I'd say over the last couple of years, with the growth of apps on people's mobile devices and consumer-driven software, you see more focus on the user interface, from a candidate perspective, along with the business side. I think as we see in the HR space, at least, companies are spending more time on that interface and development dollars are going towards that versus ten years ago.
It was really about, in our world, the assessment and the quality of the science and how predictive the tool was, that was a buy decision. And now it's a combination of things, and not only do you have to have good content that actually predicts job success, but the overall software interface. How well it works. Security components are really important now. Yes you have a wide range of things that have just slowly progressed.
Now the ability to quickly access data, and tie that back to other data sets to drive an analytics driven process has reduced time. It's made it more affordable. You're able to bring solutions that maybe only the Fortune 500 could use five or six years ago, down to a smaller company now, because it's easier to deploy that.
You see more opportunity for those smaller companies to take advantage of different tools. And then the ability to design software that can simulate jobs, for example, makes a much more engaging experience. The predictive strength of the tools has improved because of that.
TA: Could you talk a little bit more about how companies are beginning to use analytics to drive decisions in HR?
Furst: Finance, or IT, or operational investments had a lot of quantitative components to, "If we make this investment decision, here's the business case." And there could be a tangible link back to some type of improvement in an outcome within whatever component the business is related to. HR couldn't do that. It was a lot of feel good stuff, and compliance, and administration.

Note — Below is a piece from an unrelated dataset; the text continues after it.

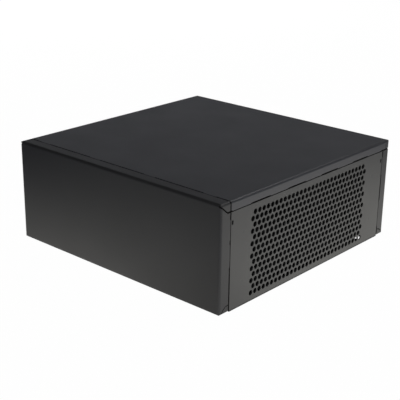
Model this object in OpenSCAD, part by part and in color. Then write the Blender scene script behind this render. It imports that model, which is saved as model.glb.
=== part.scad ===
// Low square equipment case of folded sheet steel.
// A flat base carries two perforated side sheets on upright tabs. A front tray and a rear tray
// close the ends, and the cover drops over the top. All the outside faces are flush: where two
// sheets meet there is an open seam, and short tongues set back by one sheet thickness
// (joggled) reach across it behind the neighbouring sheet.
// The origin is the middle of the underside, +Z is up and -Y is the blank front.

/* [Case] */
// Overall width, across the two side sheets
case_w = 221; // [190:1:300]
// Overall depth, from the front face to the rear face
case_d = 221; // [190:1:320]
// Overall height
case_h = 86; // [66:1:133]
// Thickness of the sheet steel
sheet_t = 1; // [0.8:0.1:1.5]
// Outside radius of the folds
fold_r = 2; // [1.8:0.1:3]
// Width of the open seams between neighbouring sheets
seam_gap = 1.1; // [0.5:0.1:1.5]

/* [Flanges] */
// How far the front tray folds back along the top, sides and underside
front_return = 10.2; // [9.5:0.1:16]
// How far the rear tray folds forward along the sides and underside
rear_return = 9; // [9:0.1:16]
// How far the cover folds down over the sides
cover_drop = 7; // [6:0.1:12]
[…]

Now today, it's a really good thing that with the advantage of having access to information, and being able to tie that to an analytics driven process, you can say we designed this higher process in a certain way for recruiting software. We're going to hire people that are X percent more likely to stay on the job and perform at a certain percentage above the baseline.
Which means we're able to drive additional sales per interaction, or a better C-stat experience, or better net promoter scores. Which translates into a financial gain. And you can quantify that. For the human resource component, that’s a great thing. Now they're kind of on the same footing as other areas within the corporation.
That will only continue as we discuss how do you link the hiring process to onboarding, to production, to employee engagement? You really need a closed loop concept, where you're pulling data from these areas, and you're using that to reinforce other areas to basically do a better job at identifying candidates, and hiring them, and helping them be more engaged as employees. Because we know that employee engagement's really important.
On the pre-hire side, there is potentially a downfall, where it's one thing to just have two data points, and they intersect, and there's a statistical relationship, and you say, "Well now I've cracked the code. Here's why people are successful." The question is: can you replicate that tomorrow?
The skill is understanding the story of the job. Why is somebody successful in the job? What are those inherent components around performance, ability to perform, motivation to perform, skills to perform? What does that job look like? And the ability to measure that, and understand that in a more conceptual way, and then you can bring the data story underneath that. You can measure those components and such.
A lot of companies are missing that, which ultimately will limit the success they'll have around improvement in hiring, because you have to have that consistency and that narrative understood. It's not just two data points working. Don't get me wrong, analytics is critical to driving everything, but a lot of companies don't spend enough time around that front-end. Do diligence around what work looks like, and be able to define that narrative story.